◆ **DATASET CONTENT**:
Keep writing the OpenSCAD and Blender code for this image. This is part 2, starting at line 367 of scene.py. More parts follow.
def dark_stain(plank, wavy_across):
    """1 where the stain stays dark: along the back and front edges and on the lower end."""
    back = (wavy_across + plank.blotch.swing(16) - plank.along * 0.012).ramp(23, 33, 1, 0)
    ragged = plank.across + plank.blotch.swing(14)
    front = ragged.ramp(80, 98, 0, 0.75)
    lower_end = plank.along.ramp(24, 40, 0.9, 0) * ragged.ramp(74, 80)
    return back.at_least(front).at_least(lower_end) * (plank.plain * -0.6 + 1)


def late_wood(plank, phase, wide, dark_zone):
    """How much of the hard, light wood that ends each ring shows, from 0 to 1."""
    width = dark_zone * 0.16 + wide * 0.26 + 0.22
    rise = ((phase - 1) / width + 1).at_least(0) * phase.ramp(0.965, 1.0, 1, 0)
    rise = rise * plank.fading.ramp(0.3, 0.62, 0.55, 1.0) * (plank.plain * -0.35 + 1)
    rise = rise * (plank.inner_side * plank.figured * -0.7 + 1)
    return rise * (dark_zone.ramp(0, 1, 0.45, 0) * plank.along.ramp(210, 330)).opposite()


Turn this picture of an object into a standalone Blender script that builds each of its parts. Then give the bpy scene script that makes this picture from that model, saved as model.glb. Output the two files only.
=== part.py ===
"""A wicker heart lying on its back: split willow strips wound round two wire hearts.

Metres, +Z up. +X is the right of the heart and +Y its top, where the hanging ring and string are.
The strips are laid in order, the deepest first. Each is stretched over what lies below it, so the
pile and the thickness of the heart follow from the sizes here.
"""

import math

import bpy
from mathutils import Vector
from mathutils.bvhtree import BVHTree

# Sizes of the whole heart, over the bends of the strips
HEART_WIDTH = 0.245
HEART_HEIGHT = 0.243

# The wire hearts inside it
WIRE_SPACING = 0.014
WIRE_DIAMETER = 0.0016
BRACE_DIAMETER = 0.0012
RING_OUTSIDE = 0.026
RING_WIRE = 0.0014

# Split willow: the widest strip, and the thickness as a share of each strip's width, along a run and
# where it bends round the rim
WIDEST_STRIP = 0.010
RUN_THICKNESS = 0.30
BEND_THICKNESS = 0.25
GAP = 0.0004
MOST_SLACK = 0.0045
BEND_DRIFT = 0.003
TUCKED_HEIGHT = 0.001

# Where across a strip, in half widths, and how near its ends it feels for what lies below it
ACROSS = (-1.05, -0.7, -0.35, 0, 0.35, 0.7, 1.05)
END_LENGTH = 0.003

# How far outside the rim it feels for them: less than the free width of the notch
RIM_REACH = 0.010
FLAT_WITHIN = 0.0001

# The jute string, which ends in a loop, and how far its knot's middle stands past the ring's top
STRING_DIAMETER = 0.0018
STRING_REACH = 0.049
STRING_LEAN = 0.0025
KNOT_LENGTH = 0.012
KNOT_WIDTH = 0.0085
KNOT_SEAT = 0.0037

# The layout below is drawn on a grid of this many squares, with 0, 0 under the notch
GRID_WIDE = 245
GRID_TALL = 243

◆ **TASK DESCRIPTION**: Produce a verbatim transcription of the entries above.

◆ **EXERCISE RESPONSE**:
Keep writing the OpenSCAD and Blender code for this image. This is part 2, starting at line 367 of scene.py. More parts follow.
def dark_stain(plank, wavy_across):
    """1 where the stain stays dark: along the back and front edges and on the lower end."""
    back = (wavy_across + plank.blotch.swing(16) - plank.along * 0.012).ramp(23, 33, 1, 0)
    ragged = plank.across + plank.blotch.swing(14)
    front = ragged.ramp(80, 98, 0, 0.75)
    lower_end = plank.along.ramp(24, 40, 0.9, 0) * ragged.ramp(74, 80)
    return back.at_least(front).at_least(lower_end) * (plank.plain * -0.6 + 1)


def late_wood(plank, phase, wide, dark_zone):
    """How much of the hard, light wood that ends each ring shows, from 0 to 1."""
    width = dark_zone * 0.16 + wide * 0.26 + 0.22
    rise = ((phase - 1) / width + 1).at_least(0) * phase.ramp(0.965, 1.0, 1, 0)
    rise = rise * plank.fading.ramp(0.3, 0.62, 0.55, 1.0) * (plank.plain * -0.35 + 1)
    rise = rise * (plank.inner_side * plank.figured * -0.7 + 1)
    return rise * (dark_zone.ramp(0, 1, 0.45, 0) * plank.along.ramp(210, 330)).opposite()


Turn this picture of an object into a standalone Blender script that builds each of its parts. Then give the bpy scene script that makes this picture from that model, saved as model.glb. Output the two files only.
=== part.py ===
"""A wicker heart lying on its back: split willow strips wound round two wire hearts.

Metres, +Z up. +X is the right of the heart and +Y its top, where the hanging ring and string are.
The strips are laid in order, the deepest first. Each is stretched over what lies below it, so the
pile and the thickness of the heart follow from the sizes here.
"""

import math

import bpy
from mathutils import Vector
from mathutils.bvhtree import BVHTree

# Sizes of the whole heart, over the bends of the strips
HEART_WIDTH = 0.245
HEART_HEIGHT = 0.243

# The wire hearts inside it
WIRE_SPACING = 0.014
WIRE_DIAMETER = 0.0016
BRACE_DIAMETER = 0.0012
RING_OUTSIDE = 0.026
RING_WIRE = 0.0014

# Split willow: the widest strip, and the thickness as a share of each strip's width, along a run and
# where it bends round the rim
WIDEST_STRIP = 0.010
RUN_THICKNESS = 0.30
BEND_THICKNESS = 0.25
GAP = 0.0004
MOST_SLACK = 0.0045
BEND_DRIFT = 0.003
TUCKED_HEIGHT = 0.001

# Where across a strip, in half widths, and how near its ends it feels for what lies below it
ACROSS = (-1.05, -0.7, -0.35, 0, 0.35, 0.7, 1.05)
END_LENGTH = 0.003

# How far outside the rim it feels for them: less than the free width of the notch
RIM_REACH = 0.010
FLAT_WITHIN = 0.0001

# The jute string, which ends in a loop, and how far its knot's middle stands past the ring's top
STRING_DIAMETER = 0.0018
STRING_REACH = 0.049
STRING_LEAN = 0.0025
KNOT_LENGTH = 0.012
KNOT_WIDTH = 0.0085
KNOT_SEAT = 0.0037

# The layout below is drawn on a grid of this many squares, with 0, 0 under the notch
GRID_WIDE = 245
GRID_TALL = 243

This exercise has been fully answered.